If you have grown your onions from seed, you will need to plant them on flat ground at least 2 inches apart. Take the seedlings from their containers and remove the soil from their roots. Ensure the leaves are cut, so they are no longer than 6 inches.
Dig a Hole
You should dig a hole for them that is slightly deeper than what they were grown in. Ensure the spot that they are planted in is in almost full sunlight for the entire day. It is a good idea to put rows of mulch between the plants to ensure water retention.
If you do not have adequate space for planting onions in your garden, you can also try planting them in containers. Planting onions in containers is no different from planting them in the ground. Make sure you have plenty of sunlight and drainage, as well as quality soil and fertilizer. Your pot should be no less than 10 inches deep and should be several feet wide.
Your container should have holes in the bottom to ensure adequate drainage. If you can’t find a spot to place your onions that has at least 6-7 hours of sunlight per day, then you can also supplement this with fluorescent bulbs.
If you have mulched your garden, then your onions won’t need to be watered regularly. They only need around an inch of water per week, and this is including rainwater. This makes onions very low-maintenance vegetables.
It is important to note that onions won’t show it if they have a lack of moisture, so still water them in arid conditions even if they don’t look like they need it.
Onions are quite resilient and don’t have too many threats against them.
In terms of insects, thrips and onion maggots are the biggest intimidations to look out for. Thrips are tiny brown-coloured insects that eat onions. They are easy to abolish with insecticidal soap, follow package directions. Onion maggots can be prevented with netting and be extra diligent during rainy seasons, as this is when they thrive.
White Onion Rot
Another aggressor that onions face is white onion rot. This is a fungus that develops in the soil and can lead to the yellowing/wilting of the leaves above ground while attacking and rotting the bulb below. Unfortunately, there is no cure for white onion rot once it has manifested, so it’s best to use prevention methods. Ensure the site is clean and your onions healthy, by using fertilizer and by fully harvesting your onions each season.
Onions thrive off nitrogen, so if you are after larger bulbs, you can fertilize every few weeks. Ensure you halt the process of fertilization once you see the bulbs start to emerge.
Onions can be harvested as soon as they reach an appropriate size. However, there are signs when they are really ready to be picked. Look out for the leaves on your onions and notice if they are keeling over or browning. Once these signs appear, you have about a week until your onions are ready.
Lifting the Onion Bulbs
To harvest, gently prise the bulbs out of the ground with a fork. Then, lay them on the surface to dry in the sun for a week.

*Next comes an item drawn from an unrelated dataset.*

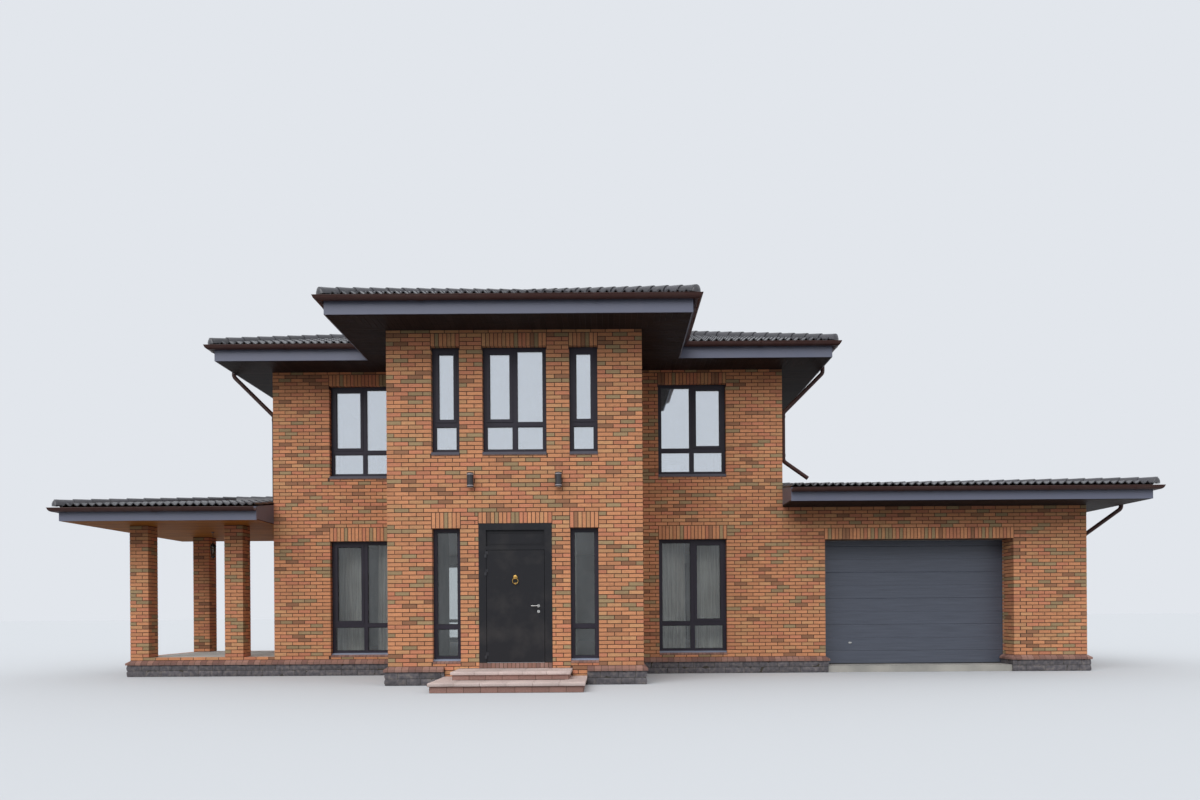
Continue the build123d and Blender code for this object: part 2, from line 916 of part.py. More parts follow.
def door_roses():
    """Round plates behind the levers and round the keyholes, on both faces of the leaf."""
    bore = Cylinder(spindle_radius + spindle_clearance, 2 * rose_thickness)
    disc = Cylinder(rose_radius, rose_thickness)
    roses = []
    for y in (-rose_thickness / 2, leaf_thickness + rose_thickness / 2):
        at_lever = Pos(handle_from_centre, leaf_front + y, handle_level)
        at_key = Pos(handle_from_centre, leaf_front + y, handle_level - keyhole_drop)
        roses.append(at_lever * Rot(90, 0, 0) * (disc - bore))
        roses.append(at_key * Rot(90, 0, 0) * disc)
    return roses


def knocker_boss():
    """Round boss on the leaf with two ears that hold the pin of the ring."""
    depth = knocker_boss_depth
    dome_radius = (knocker_boss_radius**2 + knocker_dome_rise**2) / (2 * knocker_dome_rise)
    disc = Pos(0, 0, depth / 2) * Cylinder(knocker_boss_radius, depth)
    dome = Pos(0, 0, depth + knocker_dome_rise - dome_radius) * Sphere(dome_radius)
    dome &= Pos(0, 0, depth) * Cylinder(
        knocker_boss_radius, dome_radius, align=(Align.CENTER, Align.CENTER, Align.MIN)
    )
    half_hub = knocker_hub_length / 2 + knocker_ear_gap
    ear = block(half_hub, half_hub + knocker_ear_thickness, -knocker_hub_radius,
                knocker_hub_radius, depth / 2, knocker_stand_off)
    ear_end = Rot(0, 90, 0) * Cylinder(knocker_hub_radius, knocker_ear_thickness)
    ear += Pos(half_hub + knocker_ear_thickness / 2, 0, knocker_stand_off) * ear_end
    pin = Pos(0, 0, knocker_stand_off) * Rot(0, 90, 0) * Cylinder(
        knocker_pin_radius, 2 * half_hub + knocker_ear_thickness
    )
    slot = block(-half_hub, half_hub, -2 * knocker_boss_radius, 2 * knocker_hub_radius, depth,
                 knocker_stand_off)
    boss = disc + (dome - slot) + ear + mirror(ear, Plane.YZ) + pin
    return Pos(0, leaf_front, knocker_level) * Rot(90, 0, 0) * boss


def knocker_ring():
    """Ring that hangs from a bored hub on the boss's pin."""
    middle = -knocker_ring_radius - knocker_ring_drop
    ring = Pos(0, 0, middle) * Rot(90, 0, 0) * Torus(knocker_ring_radius, knocker_ring_bar)
    ring += Pos(0, 0, -knocker_ring_drop / 2) * Cylinder(knocker_neck_radius, knocker_ring_drop)
    hub = Rot(0, 90, 0) * Cylinder(knocker_hub_radius, knocker_hub_length)
    bore = Rot(0, 90, 0) * Cylinder(
        knocker_pin_radius + knocker_pin_clearance, 2 * knocker_hub_length
    )
    return Pos(0, knocker_pivot_y, knocker_level) * (ring + hub - bore)


# Steps

def landing(half, reach, bottom, top):
    """A riser block and the tread slab on it, from the bay wall outwards."""
    nose = tread_nose
    riser = block(-half + nose, half - nose, bay_y - reach + nose, bay_y, bottom, top - tread_thickness)
    tread = block(-half, half, bay_y - reach, bay_y, top - tread_thickness, top)
    return riser, tread


# Garage door

def garage_door_section(number):
    """One section of the sectional door, with a pressed rib along its middle."""
    bottom = garage_floor_top + number * section_height
    top = bottom + section_height - section_gap
    face = 0
    back = section_thickness
    middle = (bottom + top) / 2
    corners = [
        (face, bottom),
        (back, bottom),
        (back, top),
        (face, top),
        (face, middle + rib_width / 2),
        (face + rib_depth, middle),
        (face, middle - rib_width / 2),
    ]
    section = Plane.YZ * make_face(Polyline(*corners, close=True))
    width = garage_opening_width + 2 * section_side_lap
    place = Pos(opening_left - section_side_lap, reveal_end + door_track_depth, 0)
    return place * extrude(section, amount=width)


def garage_door_frame():
    """Steel frame fixed to the back of the wall, at both sides and over the opening."""
    y0 = reveal_end
    y1 = reveal_end + door_track_depth
    top = garage_opening_head + door_track_width
    outer = door_track_width
    left = block(opening_left - outer, opening_left, y0, y1, garage_floor_top, top)
    right = block(opening_right, opening_right + outer, y0, y1, garage_floor_top, top)
    head = block(opening_left, opening_right, y0, y1, garage_opening_head, top)
    return left + right + head


def garage_door_handle():
    """Small pull on the lowest sections."""
    x = opening_left + garage_handle_left
    y = reveal_end + door_track_depth
    half = garage_handle_width / 2
    rise = garage_handle_height / 2
    level = garage_handle_level
    return block(x - half, x + half, y - garage_handle_depth, y, level - rise, level + rise)


# Lamps on the bay wall

def wall_lamp(side):
    """Round lamp on a short wall bracket."""
    y = bay_y - lamp_stand_off - lamp_radius
    tube = Pos(0, y, 0) * Cylinder(lamp_radius, lamp_height)
    bracket = block(-lamp_radius / 2, lamp_radius / 2, y, bay_y, -lamp_radius, lamp_radius)
    return Pos(side * lamp_offset, 0, lamp_level) * (tube + bracket)


# Downpipes

def pipe(points):
    """A hollow round pipe along straight runs with round bends."""
    path = FilletPolyline(*points, radius=pipe_bend_radius)
    ring = Circle(pipe_radius) - Circle(pipe_radius - pipe_wall)
    return sweep(Plane(origin=path @ 0, z_dir=path % 0) * ring, path=path)


def main_downpipe(side):
    """Pipe from the side gutter to the wall and down to the low roof."""
    gutter_x = half_width + main_overhang + gutter_gap + gutter_radius
    rim = main_eaves + main_fascia_height - gutter_rim_drop
    outlet = rim - gutter_radius - gutter_gap
    wall_x = half_width + pipe_radius + pipe_stand_off
    y = front_y + main_pipe_back
    points = [
        (side * gutter_x, y, outlet),
        (side * gutter_x, y, outlet - pipe_first_drop),
        (side * wall_x, y, outlet - pipe_swan_drop),
        (side * wall_x, y, garage_eaves + pipe_turn_height),
        (side * (wall_x + pipe_foot_reach), y, garage_eaves + pipe_foot_height),
    ]
    return pipe(points)


def garage_downpipe():
    """Pipe from the garage gutter to the wall and down to the ground."""
    gutter_x = garage_right + garage_overhang + gutter_gap + gutter_radius
    rim = garage_eaves + low_fascia_height - low_gutter_rim_drop
    outlet = rim - gutter_radius - gutter_gap
    wall_x = garage_right + pipe_radius + pipe_stand_off
    y = front_y + garage_pipe_back
    points = [
        (gutter_x, y, outlet),
        (gutter_x, y, outlet - pipe_first_drop),
        (wall_x, y, outlet - garage_pipe_swan_drop),
        (wall_x, y, wall_foot + pipe_end_height),
    ]
    return pipe(points)


# Putting the nodes together

def shapes_in(item):
    """All solids in a shape or a nested list of shapes."""
    if isinstance(item, (list, tuple)):
        return [solid for part in item for solid in shapes_in(part)]
    return list(item.solids())


def walls():
    upper = upper_only(bay_windows)
    top = garage_wall_top
    back = front_y + wall
    return {
        "wing_walls": [
            wall_plate(front_face, -half_width, -half_bay, 0, main_wall_top, left_wing_windows),
            wall_plate(front_face, half_bay, half_width, 0, main_wall_top, right_wing_windows),
        ],
        "bay_side_walls": bay_side_walls(),
        "bay_ground_walls": [bay_ground_wall(-1), bay_ground_wall(1)],
        "bay_upper_wall": wall_plate(
            bay_face, -half_bay, half_bay, door_opening_head, main_wall_top, upper
        ),
        "side_walls": [
            wall_plate(left_face, back, -back, 0, main_wall_top, left_windows),
            wall_plate(right_face, back, -back, 0, main_wall_top, right_windows),
        ],
        "rear_wall": wall_plate(
            rear_face, -half_width, half_width, 0, main_wall_top, rear_windows
        ),
        "garage_piers": [
            block(half_width, opening_left, front_y, back, 0, top),
            block(opening_right, garage_right, front_y, back, 0, top),
        ],
        "garage_lintel_wall": block(
            opening_left, opening_right, front_y, back, garage_opening_head, top
        ),
        "garage_side_wall": block(
            garage_right - wall, garage_right, back, garage_rear - wall, 0, top
        ),
        "garage_rear_wall": block(
            half_width, garage_right, garage_rear - wall, garage_rear, 0, top
        ),
        "door_threshold": threshold(),
        "porch_base": porch_base(),
        "porch_pillars": porch_pillars(),
    }


def floors():
    ground = inside_slab(0, floor_level)
    upper = inside_slab(upper_slab_bottom, upper_slab_bottom + slab_thickness)
    ceiling = inside_slab(main_eaves, main_eaves + ceiling_thickness)
    garage = block(
        half_width, garage_right - wall, front_y + wall, garage_rear - wall, 0, garage_floor_top
    )
    apron = block(
        opening_left + plinth_proud,
        opening_right - plinth_proud,
        front_y,
        front_y + wall,
        0,
        garage_floor_top,
    )
    return {
        "ground_floor": ground[0] + ground[1],
        "upper_floor": upper[0] + upper[1],
        "upper_ceiling": ceiling[0] + ceiling[1],
        "garage_floor": garage + apron,
        "porch_floor": porch_floor(),
    }


def windows():
    nodes = {
        "upper_window_glass": [],
        "lower_window_glass": [],
        "window_sashes": [],
        "window_sills": [],
    }
    for group, walls_of_group in window_groups.items():
        pairs = [(face, w) for face, group_windows in walls_of_group for w in group_windows]
        nodes[group + "_window_frames"] = [window_frame(face, w) for face, w in pairs]
        for face, w in pairs:
            storey = "upper" if w.sill == upper_sill else "lower"
            nodes[storey + "_window_glass"] += window_panes(face, w)
        nodes["window_sills"] += [window_sill(face, w) for face, w in pairs]
        opening = [(face, w) for face, w in pairs if w.opening_light is not None]
        nodes["window_sashes"] += [window_sash(face, w) for face, w in opening]
    return nodes


def main_roof():
    bottom = tile_levels(main_eaves, main_fascia_height, main_slope)[0]
    deck = deck_level(main_eaves, main_fascia_height, main_slope)
    reach = main_overhang + tile_lip
    deck_reach = main_overhang - fascia_thickness
    return {
        "main_roof_deck": [
            main_roof_layer(deck_reach, deck, deck_thickness),
            bay_roof_layer(deck_reach, deck, deck_thickness),
        ],
        "main_roof_tiles": main_roof_layer(reach, bottom, tile_thickness),
        "bay_roof_tiles": bay_roof_layer(reach, bottom, tile_thickness),
        "ridge_caps": [main_roof_caps(), bay_roof_caps()],
        "fascias": [main_fascia()],
        "gutters": [main_gutter()],
        "soffits": [main_soffit(), garage_soffit()],
    }


def low_roof(name, side, eaves, slope, overhang, outer, rear):
    """Deck, tiles, caps, fascia and gutter of one low side roof."""
    inner = side * half_width
    bottom, top = tile_levels(eaves, low_fascia_height, slope)
    deck = deck_level(eaves, low_fascia_height, slope)
    lip = overhang + tile_lip
    back = overhang - fascia_thickness
    tiles = (side, inner, outer + side * lip, front_y - lip, rear + lip)
    boards = (
        side, inner + side * fascia_thickness, outer + side * back, front_y - back, rear + back
    )
    path = low_eaves_path(
        side, inner, outer + side * overhang, front_y - overhang, rear + overhang
    )
    return {
        name + "_roof_deck": low_roof_layer(*boards, deck, slope, deck_thickness),
        name + "_roof_tiles": low_roof_layer(*tiles, bottom, slope, tile_thickness),
        "ridge_caps": low_roof_caps(*tiles, top, slope),
        "fascias": low_fascia(eaves, slope, path, side),
        "gutters": [low_gutter(eaves, path)],
    }


def roofs():
    nodes = main_roof()
    garage = low_roof(
        "garage", 1, garage_eaves, garage_slope, garage_overhang, garage_right, garage_rear
    )
    porch = low_roof(
        "porch", -1, porch_eaves, porch_slope, porch_overhang, porch_left, porch_rear
    )
    for part in (garage, porch):
        for name, shapes in part.items():
            nodes[name] = nodes.get(name, []) + shapes
    nodes["porch_ceiling"] = porch_ceiling()
    nodes["porch_beams"] = porch_beams()
    return nodes


def entrance():
    step = landing(step_half_width, step_reach, 0, step_top)
    top_step = landing(landing_half_width, landing_reach, step_top, landing_top)
    return {
        "step_risers": [step[0], top_step[0]],
        "step_treads": [step[1], top_step[1]],
        "door_frame": door_frame(),
        "door_transom_panel": door_transom_panel(),
        "door_hinge_posts": frame_hinges(),
        "door_leaf": door_leaf(),
        "door_leaf_hinges": leaf_hinges(),
        "door_roses": door_roses(),
        "door_lever": door_lever(),
        "knocker_boss": knocker_boss(),
        "knocker_ring": knocker_ring(),
        "wall_lamps": [wall_lamp(-1), wall_lamp(1)],
    }


def fittings():
    return {
        "stone_plinth": plinth(),
        "sill_course": sill_course(),
        "garage_door": [garage_door_section(number) for number in range(section_count)],
        "garage_door_frame": garage_door_frame(),
        "garage_door_handle": garage_door_handle(),
        "downpipes": [main_downpipe(-1), main_downpipe(1), garage_downpipe()],
        "porch_lantern": porch_lantern(),
    }


def main():
    os.makedirs("parts", exist_ok=True)
    for group in (walls, floors, windows, roofs, entrance, fittings):
        for name, shape in group().items():
            solids = shapes_in(shape)
            whole = solids[0] if len(solids) == 1 else Compound(children=solids)
            export_step(whole, f"parts/{name}.step")


main()
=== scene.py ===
import math
import random
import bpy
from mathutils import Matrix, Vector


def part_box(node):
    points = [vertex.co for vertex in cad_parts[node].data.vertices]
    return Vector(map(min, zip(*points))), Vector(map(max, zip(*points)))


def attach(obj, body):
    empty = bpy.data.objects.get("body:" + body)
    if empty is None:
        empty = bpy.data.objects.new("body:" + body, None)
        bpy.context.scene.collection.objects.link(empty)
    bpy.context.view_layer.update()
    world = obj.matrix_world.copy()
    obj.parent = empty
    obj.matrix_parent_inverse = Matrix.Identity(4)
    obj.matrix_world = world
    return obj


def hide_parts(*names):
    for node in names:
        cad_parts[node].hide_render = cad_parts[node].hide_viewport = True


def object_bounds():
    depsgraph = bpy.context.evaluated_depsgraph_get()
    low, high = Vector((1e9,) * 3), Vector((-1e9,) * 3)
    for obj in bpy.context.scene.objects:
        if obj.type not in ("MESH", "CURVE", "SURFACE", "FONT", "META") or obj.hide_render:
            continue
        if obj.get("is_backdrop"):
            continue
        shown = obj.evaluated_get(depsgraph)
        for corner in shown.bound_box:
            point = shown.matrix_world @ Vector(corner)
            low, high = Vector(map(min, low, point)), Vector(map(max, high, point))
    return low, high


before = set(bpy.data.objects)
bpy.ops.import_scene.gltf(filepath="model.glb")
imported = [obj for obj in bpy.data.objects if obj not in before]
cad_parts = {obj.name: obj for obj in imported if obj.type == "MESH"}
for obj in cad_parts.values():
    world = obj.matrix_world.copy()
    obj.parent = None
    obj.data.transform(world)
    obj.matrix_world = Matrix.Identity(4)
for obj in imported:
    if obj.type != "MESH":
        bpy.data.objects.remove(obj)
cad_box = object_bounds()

from types import SimpleNamespace

import bmesh
import bpy
import numpy as np
from bpy.props import FloatProperty, FloatVectorProperty, PointerProperty
from mathutils import Matrix, Vector, noise

bl_info = {
    "name": "Detached brick house",
    "version": (1, 0, 0),
    "blender": (4, 5, 0),
    "location": "3D View > Sidebar > House",
    "description": "Dresses the packed model of a brick house with bricks, tiles and finishes",
    "category": "Object",
}

UP = Vector((0, 0, 1))


# Small helpers for colours, nodes and properties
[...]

Before storing, allow the onions to dry for several weeks. This process is called uring’. They should be dried off the ground and spread out as much as possible. You will know once they are ready to be stored as the skin and roots will be dry, and the leaves will be completely wrinkled. Once dry, you can cut the root and remove any loose skins. The skin should be cut to the base.
Dry & Cool Storage
Onions should be stored in a cool, dry space. You can place them into bags, preferably mesh or nylon, and hang them off the ground. It is best to store onions away from apples, pears or potatoes, as onions may ruin the flavor.